## EXERCISE OBJECTIVE
The listing below holds a line with "seal_frame();" and a later line with "points = [vertex.co". Write out those two lines and every line between them, exactly, and nothing else.

## DATASET EXCERPT
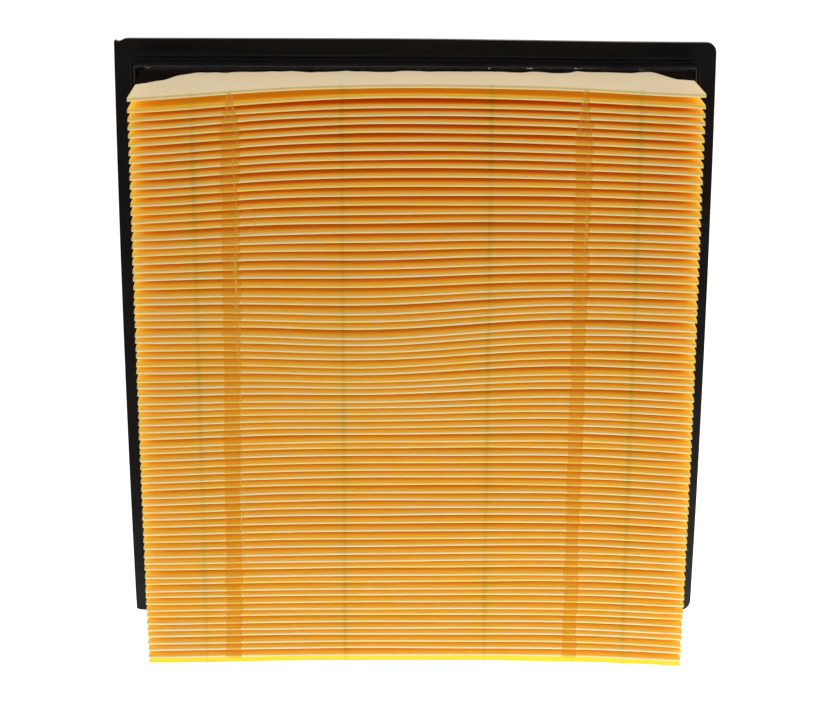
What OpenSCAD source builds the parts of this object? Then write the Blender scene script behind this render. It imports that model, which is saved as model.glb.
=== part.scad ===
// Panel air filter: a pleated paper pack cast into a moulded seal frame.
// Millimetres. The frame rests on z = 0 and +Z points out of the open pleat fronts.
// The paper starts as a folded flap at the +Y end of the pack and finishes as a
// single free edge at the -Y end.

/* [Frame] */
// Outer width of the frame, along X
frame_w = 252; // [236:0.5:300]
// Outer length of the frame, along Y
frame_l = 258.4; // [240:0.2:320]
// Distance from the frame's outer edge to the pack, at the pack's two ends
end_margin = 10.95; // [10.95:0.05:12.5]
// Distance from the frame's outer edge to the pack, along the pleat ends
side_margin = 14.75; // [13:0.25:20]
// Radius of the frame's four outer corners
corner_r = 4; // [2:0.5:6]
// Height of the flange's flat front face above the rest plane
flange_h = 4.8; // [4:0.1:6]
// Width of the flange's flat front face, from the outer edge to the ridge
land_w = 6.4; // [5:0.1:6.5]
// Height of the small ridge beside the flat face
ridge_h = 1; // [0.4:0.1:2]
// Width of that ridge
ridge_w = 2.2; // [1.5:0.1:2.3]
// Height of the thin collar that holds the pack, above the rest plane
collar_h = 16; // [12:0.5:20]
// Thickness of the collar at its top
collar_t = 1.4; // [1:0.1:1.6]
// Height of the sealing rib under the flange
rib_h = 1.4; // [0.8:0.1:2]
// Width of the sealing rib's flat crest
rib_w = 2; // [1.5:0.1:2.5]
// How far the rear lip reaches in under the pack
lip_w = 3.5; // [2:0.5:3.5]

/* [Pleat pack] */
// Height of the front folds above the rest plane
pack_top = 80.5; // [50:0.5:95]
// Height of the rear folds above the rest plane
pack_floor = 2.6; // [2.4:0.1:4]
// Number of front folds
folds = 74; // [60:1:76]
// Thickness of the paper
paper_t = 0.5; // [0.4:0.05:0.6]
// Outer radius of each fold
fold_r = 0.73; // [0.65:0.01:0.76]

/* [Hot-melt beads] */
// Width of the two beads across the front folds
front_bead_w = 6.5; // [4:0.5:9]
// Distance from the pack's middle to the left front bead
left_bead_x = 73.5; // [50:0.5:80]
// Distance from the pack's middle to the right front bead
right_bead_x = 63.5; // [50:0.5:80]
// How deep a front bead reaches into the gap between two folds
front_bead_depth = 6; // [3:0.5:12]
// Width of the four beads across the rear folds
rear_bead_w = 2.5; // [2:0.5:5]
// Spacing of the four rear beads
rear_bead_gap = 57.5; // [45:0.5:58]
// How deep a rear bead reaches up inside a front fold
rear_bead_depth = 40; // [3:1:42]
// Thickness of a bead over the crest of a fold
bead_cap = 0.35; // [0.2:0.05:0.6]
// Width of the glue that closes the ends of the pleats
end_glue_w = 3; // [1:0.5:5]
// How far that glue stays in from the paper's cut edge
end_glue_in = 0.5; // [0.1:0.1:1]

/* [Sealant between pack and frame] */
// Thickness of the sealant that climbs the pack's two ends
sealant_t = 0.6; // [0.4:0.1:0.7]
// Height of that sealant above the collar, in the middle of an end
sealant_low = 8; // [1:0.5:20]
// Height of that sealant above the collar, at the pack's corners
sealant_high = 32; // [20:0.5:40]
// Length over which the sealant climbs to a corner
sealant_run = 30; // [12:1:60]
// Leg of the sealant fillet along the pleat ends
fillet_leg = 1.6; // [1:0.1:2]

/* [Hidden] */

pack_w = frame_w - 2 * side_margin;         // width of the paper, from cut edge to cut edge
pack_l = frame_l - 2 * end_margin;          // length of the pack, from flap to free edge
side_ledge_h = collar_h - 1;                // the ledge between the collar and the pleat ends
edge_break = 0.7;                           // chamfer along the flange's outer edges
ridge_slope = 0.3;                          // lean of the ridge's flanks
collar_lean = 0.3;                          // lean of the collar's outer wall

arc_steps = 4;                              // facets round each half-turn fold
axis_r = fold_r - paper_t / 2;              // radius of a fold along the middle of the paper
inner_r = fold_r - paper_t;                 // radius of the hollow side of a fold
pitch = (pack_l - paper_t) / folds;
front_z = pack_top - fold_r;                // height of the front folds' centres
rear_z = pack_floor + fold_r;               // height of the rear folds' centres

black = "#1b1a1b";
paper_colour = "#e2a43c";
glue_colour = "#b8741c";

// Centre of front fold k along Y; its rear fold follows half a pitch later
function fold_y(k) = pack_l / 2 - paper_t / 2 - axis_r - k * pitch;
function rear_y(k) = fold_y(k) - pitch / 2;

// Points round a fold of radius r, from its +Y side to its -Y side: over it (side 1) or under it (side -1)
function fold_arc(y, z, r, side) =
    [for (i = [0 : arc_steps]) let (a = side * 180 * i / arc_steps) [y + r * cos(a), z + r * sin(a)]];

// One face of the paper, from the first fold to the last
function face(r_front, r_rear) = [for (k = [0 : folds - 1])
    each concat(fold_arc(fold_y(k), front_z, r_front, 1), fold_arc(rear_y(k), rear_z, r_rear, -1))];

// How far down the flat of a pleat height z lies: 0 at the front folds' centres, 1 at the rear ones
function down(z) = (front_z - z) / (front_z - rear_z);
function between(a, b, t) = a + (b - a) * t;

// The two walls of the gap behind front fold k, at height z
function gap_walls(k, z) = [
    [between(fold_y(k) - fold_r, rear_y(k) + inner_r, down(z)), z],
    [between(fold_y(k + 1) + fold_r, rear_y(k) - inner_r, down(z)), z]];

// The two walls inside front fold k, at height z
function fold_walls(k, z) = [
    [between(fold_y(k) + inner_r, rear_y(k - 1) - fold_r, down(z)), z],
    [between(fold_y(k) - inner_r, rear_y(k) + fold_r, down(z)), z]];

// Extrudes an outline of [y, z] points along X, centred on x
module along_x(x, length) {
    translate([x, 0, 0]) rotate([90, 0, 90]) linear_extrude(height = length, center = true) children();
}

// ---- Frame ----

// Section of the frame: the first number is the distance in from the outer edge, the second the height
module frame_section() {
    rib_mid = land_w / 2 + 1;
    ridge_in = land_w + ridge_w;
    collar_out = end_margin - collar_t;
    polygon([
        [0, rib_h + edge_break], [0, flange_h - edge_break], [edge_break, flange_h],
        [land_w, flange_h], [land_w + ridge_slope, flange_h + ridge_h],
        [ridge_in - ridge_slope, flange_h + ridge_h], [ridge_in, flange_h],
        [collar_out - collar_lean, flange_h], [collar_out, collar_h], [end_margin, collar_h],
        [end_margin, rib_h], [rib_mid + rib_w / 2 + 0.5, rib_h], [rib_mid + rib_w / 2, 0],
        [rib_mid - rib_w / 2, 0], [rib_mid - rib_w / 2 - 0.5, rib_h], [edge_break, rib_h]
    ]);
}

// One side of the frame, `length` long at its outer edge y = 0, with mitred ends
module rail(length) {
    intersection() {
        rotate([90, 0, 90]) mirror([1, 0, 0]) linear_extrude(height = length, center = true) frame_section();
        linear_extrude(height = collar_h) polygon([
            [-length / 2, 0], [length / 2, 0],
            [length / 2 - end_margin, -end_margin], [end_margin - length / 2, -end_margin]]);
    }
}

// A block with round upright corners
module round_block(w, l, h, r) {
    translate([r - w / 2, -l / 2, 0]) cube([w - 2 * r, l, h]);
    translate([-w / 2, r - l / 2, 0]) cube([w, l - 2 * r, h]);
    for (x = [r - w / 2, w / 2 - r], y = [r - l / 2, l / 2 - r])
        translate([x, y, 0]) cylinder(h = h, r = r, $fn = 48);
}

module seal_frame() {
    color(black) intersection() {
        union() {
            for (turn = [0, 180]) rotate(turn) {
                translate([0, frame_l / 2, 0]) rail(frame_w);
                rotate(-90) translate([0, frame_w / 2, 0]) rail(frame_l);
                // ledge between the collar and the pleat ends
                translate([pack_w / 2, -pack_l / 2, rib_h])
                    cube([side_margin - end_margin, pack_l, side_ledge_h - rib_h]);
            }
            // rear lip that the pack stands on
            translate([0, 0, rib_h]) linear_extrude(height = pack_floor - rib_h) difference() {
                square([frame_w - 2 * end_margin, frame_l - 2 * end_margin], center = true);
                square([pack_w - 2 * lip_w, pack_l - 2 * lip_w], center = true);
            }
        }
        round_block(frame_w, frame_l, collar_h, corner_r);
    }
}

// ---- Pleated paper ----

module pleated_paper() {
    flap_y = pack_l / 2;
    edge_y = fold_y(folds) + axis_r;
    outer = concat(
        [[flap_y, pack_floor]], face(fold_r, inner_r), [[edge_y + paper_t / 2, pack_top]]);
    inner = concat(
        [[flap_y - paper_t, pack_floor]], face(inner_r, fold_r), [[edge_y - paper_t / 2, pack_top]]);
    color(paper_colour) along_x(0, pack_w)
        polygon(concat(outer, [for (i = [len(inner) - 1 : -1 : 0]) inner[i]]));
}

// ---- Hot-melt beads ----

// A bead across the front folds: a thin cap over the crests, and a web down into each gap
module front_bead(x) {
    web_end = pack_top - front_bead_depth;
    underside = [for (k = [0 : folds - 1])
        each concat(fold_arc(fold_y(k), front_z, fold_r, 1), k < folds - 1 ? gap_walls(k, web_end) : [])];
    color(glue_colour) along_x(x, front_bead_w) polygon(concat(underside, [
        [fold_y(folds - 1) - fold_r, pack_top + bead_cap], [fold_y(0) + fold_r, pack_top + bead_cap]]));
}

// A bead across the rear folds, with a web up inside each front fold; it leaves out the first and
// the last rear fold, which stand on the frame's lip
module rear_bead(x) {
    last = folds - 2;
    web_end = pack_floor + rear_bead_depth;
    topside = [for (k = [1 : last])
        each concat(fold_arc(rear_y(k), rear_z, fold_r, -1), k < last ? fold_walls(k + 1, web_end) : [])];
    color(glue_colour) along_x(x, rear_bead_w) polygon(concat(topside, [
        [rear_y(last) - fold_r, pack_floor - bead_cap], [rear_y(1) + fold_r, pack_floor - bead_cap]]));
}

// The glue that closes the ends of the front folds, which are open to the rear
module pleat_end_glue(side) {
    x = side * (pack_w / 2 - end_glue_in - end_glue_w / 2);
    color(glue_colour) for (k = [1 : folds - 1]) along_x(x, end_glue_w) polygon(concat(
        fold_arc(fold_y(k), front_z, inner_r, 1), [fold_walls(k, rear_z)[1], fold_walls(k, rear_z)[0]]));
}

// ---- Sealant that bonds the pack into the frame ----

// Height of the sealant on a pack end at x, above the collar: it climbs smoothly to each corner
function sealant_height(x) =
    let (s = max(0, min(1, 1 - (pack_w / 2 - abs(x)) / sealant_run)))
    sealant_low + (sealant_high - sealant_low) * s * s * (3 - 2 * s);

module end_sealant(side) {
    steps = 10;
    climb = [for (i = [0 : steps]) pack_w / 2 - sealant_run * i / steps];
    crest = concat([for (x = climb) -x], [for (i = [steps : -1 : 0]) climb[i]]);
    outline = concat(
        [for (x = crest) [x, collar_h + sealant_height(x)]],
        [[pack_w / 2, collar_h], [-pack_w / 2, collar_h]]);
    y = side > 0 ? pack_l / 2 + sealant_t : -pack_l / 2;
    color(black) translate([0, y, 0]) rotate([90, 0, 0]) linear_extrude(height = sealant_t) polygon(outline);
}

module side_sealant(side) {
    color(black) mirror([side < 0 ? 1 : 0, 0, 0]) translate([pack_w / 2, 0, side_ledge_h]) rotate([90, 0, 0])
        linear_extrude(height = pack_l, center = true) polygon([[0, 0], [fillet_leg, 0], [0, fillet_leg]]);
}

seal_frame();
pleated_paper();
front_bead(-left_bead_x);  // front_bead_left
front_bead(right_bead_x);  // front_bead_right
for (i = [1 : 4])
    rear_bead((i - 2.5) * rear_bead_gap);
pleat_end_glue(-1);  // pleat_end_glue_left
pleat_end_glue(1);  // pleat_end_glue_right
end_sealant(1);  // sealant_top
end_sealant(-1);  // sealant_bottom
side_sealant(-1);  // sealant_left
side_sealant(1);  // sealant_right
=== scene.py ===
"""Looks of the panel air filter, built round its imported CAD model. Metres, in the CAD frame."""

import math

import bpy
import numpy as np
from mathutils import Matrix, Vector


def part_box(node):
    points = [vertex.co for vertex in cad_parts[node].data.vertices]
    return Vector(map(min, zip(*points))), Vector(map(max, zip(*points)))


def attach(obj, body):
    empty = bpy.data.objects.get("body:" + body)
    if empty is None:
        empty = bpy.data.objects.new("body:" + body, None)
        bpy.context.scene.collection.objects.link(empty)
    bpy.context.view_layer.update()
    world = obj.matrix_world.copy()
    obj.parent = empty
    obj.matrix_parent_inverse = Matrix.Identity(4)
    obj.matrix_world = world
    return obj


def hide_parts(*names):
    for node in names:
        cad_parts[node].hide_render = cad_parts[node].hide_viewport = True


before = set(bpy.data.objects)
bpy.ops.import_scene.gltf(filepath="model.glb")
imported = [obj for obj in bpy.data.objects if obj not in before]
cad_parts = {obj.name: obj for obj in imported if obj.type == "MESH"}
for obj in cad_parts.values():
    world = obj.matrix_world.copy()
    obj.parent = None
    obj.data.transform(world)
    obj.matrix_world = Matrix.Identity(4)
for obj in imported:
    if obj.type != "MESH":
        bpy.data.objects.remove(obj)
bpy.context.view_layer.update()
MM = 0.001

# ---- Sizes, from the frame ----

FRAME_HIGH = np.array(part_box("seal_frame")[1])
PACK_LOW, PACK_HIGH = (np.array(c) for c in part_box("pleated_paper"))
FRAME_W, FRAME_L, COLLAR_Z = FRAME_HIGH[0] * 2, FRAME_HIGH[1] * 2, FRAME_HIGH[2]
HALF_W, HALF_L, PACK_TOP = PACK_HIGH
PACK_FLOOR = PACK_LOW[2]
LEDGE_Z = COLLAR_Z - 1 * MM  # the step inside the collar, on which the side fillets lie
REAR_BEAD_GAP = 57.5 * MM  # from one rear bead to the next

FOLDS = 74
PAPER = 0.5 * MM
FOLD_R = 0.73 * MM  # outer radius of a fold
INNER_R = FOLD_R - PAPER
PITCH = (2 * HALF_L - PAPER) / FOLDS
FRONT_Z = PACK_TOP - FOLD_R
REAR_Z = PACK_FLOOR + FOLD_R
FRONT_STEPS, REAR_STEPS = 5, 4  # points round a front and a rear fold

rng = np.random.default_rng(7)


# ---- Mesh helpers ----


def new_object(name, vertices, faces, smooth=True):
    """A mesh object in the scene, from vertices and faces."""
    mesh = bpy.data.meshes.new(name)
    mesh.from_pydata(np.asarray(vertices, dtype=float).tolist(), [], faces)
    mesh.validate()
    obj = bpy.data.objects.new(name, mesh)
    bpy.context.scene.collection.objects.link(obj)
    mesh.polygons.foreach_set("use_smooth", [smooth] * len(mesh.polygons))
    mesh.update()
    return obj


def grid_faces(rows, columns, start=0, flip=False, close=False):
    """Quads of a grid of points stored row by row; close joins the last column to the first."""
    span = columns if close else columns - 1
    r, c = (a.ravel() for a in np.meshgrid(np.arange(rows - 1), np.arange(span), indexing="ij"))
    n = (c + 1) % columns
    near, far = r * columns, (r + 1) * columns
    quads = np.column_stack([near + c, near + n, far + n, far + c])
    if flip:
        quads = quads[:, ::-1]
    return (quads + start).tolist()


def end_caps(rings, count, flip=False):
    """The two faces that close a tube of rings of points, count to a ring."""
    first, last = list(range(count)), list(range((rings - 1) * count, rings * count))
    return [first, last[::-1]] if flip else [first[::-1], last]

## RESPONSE
seal_frame();
pleated_paper();
front_bead(-left_bead_x);  // front_bead_left
front_bead(right_bead_x);  // front_bead_right
for (i = [1 : 4])
    rear_bead((i - 2.5) * rear_bead_gap);
pleat_end_glue(-1);  // pleat_end_glue_left
pleat_end_glue(1);  // pleat_end_glue_right
end_sealant(1);  // sealant_top
end_sealant(-1);  // sealant_bottom
side_sealant(-1);  // sealant_left
side_sealant(1);  // sealant_right
=== scene.py ===
"""Looks of the panel air filter, built round its imported CAD model. Metres, in the CAD frame."""

import math

import bpy
import numpy as np
from mathutils import Matrix, Vector


def part_box(node):
    points = [vertex.co for vertex in cad_parts[node].data.vertices]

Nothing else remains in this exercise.